- YOUR TASK -
From the listing below, copy only the lines from the line that contains "make_tank_housing()" to the line that contains "before = set(bpy.data.objects)", counting those two lines as part of the copy.

- RAW DATA -

+===+

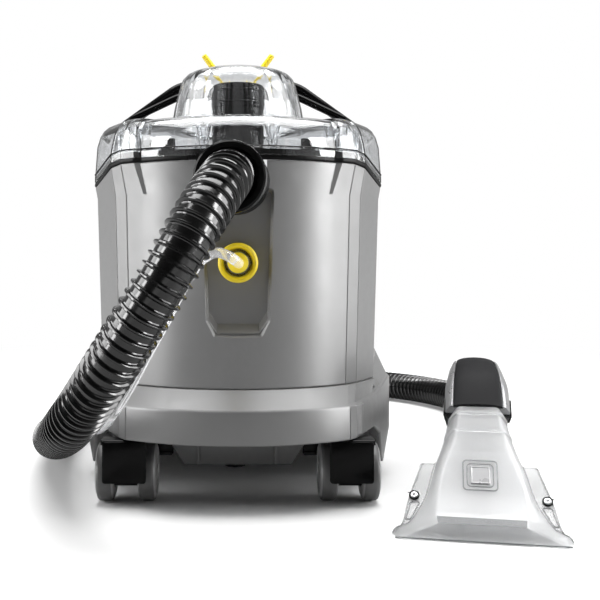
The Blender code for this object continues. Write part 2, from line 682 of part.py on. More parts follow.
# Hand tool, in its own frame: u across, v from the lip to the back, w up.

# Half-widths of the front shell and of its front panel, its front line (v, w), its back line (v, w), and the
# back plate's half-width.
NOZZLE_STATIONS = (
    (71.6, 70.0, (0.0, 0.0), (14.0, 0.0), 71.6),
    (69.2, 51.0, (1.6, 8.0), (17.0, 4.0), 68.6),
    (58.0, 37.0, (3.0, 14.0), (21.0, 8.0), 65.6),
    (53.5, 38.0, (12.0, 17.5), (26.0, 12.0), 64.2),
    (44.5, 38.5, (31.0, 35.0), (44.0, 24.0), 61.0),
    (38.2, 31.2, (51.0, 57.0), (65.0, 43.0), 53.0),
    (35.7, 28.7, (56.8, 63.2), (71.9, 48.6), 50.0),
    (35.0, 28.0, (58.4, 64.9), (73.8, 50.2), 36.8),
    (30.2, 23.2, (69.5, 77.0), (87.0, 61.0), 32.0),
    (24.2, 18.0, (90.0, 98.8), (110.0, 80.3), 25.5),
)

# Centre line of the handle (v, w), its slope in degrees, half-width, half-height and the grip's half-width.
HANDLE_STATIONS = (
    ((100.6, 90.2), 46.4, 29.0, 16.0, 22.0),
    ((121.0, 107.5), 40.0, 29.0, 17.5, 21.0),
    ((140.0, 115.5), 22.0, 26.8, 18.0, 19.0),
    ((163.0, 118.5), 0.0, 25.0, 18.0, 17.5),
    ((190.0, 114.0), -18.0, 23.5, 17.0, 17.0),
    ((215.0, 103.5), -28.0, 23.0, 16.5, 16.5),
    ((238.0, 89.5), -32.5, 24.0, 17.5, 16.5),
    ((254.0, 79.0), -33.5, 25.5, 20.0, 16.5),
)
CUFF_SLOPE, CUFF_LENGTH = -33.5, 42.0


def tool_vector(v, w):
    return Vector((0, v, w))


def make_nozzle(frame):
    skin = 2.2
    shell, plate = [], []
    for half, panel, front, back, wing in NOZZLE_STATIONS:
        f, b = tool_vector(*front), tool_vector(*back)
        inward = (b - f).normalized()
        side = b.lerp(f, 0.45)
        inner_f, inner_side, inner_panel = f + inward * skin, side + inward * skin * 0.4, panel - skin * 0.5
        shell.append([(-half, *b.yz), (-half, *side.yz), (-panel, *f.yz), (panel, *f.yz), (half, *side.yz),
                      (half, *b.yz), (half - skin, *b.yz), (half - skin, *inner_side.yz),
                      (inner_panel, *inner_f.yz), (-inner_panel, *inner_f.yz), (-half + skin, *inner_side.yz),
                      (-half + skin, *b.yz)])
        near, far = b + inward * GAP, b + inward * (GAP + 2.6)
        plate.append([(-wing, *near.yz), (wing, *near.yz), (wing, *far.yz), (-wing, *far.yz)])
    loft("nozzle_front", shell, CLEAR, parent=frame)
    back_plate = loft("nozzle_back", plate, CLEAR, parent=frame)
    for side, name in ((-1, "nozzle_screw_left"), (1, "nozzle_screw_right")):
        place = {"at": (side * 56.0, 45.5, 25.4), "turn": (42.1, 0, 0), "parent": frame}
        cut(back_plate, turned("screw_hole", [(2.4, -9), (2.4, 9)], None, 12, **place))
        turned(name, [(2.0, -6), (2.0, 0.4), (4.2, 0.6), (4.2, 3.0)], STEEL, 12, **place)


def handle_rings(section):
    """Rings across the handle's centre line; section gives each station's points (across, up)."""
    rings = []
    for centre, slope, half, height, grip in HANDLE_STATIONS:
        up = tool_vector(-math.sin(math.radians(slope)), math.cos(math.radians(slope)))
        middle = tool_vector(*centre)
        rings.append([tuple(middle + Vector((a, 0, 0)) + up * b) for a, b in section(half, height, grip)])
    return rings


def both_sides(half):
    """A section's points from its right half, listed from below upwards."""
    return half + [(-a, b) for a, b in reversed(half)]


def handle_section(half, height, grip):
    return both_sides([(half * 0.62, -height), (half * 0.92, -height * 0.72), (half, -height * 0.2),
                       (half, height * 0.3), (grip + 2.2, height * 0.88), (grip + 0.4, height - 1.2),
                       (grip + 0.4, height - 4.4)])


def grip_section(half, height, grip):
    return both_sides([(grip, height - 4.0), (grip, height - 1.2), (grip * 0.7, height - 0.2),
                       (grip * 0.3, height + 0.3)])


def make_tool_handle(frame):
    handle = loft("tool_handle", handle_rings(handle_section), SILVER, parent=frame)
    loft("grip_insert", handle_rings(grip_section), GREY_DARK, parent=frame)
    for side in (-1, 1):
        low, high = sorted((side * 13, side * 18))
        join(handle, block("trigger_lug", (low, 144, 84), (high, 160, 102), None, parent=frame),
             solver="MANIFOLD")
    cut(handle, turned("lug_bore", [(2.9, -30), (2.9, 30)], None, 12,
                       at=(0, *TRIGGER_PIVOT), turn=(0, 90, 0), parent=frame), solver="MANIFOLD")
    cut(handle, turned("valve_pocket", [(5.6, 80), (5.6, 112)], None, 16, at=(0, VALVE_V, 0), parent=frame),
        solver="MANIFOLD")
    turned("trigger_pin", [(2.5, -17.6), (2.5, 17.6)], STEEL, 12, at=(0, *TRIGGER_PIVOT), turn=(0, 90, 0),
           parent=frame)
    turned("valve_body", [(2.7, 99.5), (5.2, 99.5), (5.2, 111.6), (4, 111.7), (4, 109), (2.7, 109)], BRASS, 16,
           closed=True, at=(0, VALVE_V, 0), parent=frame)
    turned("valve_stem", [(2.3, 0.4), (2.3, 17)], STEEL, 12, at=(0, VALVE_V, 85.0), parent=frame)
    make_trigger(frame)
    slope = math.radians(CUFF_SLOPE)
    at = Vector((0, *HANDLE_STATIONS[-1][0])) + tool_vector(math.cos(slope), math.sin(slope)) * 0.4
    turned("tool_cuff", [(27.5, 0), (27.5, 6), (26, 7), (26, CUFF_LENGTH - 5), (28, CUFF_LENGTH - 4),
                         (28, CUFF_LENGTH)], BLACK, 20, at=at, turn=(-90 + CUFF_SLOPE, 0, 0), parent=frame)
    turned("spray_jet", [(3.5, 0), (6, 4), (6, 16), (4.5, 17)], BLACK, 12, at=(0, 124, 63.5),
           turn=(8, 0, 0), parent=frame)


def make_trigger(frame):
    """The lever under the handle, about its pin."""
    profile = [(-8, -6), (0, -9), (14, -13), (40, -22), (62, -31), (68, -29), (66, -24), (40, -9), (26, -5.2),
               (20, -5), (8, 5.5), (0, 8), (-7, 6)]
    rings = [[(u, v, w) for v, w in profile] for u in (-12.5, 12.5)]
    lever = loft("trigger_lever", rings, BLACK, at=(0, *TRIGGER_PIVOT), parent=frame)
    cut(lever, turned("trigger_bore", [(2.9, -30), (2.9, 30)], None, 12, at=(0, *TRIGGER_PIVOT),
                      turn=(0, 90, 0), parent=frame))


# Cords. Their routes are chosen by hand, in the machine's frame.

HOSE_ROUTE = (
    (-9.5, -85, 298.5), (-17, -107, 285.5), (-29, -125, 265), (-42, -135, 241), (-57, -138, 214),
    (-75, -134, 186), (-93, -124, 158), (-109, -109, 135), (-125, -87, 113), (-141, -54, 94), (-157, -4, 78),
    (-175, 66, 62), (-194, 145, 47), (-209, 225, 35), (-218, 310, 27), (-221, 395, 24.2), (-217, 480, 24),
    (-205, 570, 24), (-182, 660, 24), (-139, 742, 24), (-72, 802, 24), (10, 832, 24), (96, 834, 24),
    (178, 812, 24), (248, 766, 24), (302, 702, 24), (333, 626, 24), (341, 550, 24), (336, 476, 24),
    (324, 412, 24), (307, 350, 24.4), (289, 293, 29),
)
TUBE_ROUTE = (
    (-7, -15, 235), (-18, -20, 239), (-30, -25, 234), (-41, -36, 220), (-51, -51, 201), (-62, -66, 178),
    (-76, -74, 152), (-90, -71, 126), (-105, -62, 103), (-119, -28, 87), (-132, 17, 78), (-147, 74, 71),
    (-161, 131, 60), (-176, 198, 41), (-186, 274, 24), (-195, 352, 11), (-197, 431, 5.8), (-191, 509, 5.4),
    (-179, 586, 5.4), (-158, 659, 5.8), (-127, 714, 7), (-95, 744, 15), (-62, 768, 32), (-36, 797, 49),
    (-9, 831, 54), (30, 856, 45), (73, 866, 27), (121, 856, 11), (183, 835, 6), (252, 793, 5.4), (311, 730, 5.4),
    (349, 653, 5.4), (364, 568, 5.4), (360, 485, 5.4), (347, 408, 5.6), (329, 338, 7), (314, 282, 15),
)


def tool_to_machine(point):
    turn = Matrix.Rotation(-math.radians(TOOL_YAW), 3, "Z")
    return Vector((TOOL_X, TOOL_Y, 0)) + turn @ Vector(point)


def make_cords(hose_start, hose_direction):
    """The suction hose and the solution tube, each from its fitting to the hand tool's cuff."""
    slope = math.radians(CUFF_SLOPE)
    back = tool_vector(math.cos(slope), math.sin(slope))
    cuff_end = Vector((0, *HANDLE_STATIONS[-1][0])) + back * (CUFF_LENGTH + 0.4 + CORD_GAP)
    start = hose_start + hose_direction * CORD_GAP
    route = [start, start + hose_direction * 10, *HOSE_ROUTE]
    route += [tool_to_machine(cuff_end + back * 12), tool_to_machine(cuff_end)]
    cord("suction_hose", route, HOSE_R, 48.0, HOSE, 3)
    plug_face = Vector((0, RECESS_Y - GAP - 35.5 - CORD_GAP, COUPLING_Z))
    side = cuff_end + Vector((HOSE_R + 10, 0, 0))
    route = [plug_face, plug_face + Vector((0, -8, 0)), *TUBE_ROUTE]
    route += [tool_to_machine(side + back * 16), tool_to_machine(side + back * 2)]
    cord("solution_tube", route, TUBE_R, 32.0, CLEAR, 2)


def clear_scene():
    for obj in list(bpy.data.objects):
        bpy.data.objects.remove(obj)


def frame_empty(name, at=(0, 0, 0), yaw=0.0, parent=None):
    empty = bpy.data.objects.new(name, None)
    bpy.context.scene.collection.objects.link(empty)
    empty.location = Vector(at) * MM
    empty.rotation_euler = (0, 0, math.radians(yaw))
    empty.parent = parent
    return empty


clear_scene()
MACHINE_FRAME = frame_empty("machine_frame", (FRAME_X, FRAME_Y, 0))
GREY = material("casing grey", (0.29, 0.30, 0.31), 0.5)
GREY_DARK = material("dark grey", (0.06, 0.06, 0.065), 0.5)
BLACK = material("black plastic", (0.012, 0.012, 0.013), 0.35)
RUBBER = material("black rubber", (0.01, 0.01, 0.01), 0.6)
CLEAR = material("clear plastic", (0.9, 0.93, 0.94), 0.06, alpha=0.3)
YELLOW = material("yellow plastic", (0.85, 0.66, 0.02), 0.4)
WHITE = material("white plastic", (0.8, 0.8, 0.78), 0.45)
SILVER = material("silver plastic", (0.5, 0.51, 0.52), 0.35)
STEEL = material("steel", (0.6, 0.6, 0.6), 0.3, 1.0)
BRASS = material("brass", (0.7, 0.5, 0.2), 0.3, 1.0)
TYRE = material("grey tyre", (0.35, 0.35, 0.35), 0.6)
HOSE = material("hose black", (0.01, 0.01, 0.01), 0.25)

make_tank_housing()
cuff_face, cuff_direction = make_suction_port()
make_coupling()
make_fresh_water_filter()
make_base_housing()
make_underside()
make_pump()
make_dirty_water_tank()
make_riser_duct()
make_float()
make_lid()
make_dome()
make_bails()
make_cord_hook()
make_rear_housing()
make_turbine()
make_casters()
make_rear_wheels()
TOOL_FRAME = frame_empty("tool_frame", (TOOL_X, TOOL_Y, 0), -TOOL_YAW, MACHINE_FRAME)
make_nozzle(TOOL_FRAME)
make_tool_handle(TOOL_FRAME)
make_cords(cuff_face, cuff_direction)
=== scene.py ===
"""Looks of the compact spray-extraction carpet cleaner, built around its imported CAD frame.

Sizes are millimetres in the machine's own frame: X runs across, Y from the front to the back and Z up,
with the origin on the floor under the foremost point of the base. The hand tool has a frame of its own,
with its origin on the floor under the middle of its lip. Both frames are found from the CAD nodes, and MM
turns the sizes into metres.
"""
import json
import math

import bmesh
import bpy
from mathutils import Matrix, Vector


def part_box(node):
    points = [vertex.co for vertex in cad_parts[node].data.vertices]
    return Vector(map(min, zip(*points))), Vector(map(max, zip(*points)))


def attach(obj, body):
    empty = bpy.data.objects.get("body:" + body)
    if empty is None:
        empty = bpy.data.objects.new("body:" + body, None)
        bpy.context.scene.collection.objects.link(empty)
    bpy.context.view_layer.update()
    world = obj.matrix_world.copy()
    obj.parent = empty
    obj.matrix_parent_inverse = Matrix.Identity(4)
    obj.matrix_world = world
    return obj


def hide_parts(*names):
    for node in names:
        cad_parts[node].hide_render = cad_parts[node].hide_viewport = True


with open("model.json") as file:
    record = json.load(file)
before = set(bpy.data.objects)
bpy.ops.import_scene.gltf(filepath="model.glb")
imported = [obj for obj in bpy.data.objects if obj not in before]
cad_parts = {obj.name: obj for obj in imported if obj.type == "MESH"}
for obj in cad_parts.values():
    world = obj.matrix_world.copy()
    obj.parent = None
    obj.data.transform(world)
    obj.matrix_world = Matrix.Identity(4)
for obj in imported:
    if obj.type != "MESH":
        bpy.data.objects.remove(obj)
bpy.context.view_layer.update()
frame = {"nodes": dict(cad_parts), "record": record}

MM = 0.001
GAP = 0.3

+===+

- WRITTEN ANSWER -
make_tank_housing()
cuff_face, cuff_direction = make_suction_port()
make_coupling()
make_fresh_water_filter()
make_base_housing()
make_underside()
make_pump()
make_dirty_water_tank()
make_riser_duct()
make_float()
make_lid()
make_dome()
make_bails()
make_cord_hook()
make_rear_housing()
make_turbine()
make_casters()
make_rear_wheels()
TOOL_FRAME = frame_empty("tool_frame", (TOOL_X, TOOL_Y, 0), -TOOL_YAW, MACHINE_FRAME)
make_nozzle(TOOL_FRAME)
make_tool_handle(TOOL_FRAME)
make_cords(cuff_face, cuff_direction)
=== scene.py ===
"""Looks of the compact spray-extraction carpet cleaner, built around its imported CAD frame.

Sizes are millimetres in the machine's own frame: X runs across, Y from the front to the back and Z up,
with the origin on the floor under the foremost point of the base. The hand tool has a frame of its own,
with its origin on the floor under the middle of its lip. Both frames are found from the CAD nodes, and MM
turns the sizes into metres.
"""
import json
import math

import bmesh
import bpy
from mathutils import Matrix, Vector


def part_box(node):
    points = [vertex.co for vertex in cad_parts[node].data.vertices]
    return Vector(map(min, zip(*points))), Vector(map(max, zip(*points)))


def attach(obj, body):
    empty = bpy.data.objects.get("body:" + body)
    if empty is None:
        empty = bpy.data.objects.new("body:" + body, None)
        bpy.context.scene.collection.objects.link(empty)
    bpy.context.view_layer.update()
    world = obj.matrix_world.copy()
    obj.parent = empty
    obj.matrix_parent_inverse = Matrix.Identity(4)
    obj.matrix_world = world
    return obj


def hide_parts(*names):
    for node in names:
        cad_parts[node].hide_render = cad_parts[node].hide_viewport = True


with open("model.json") as file:
    record = json.load(file)
before = set(bpy.data.objects)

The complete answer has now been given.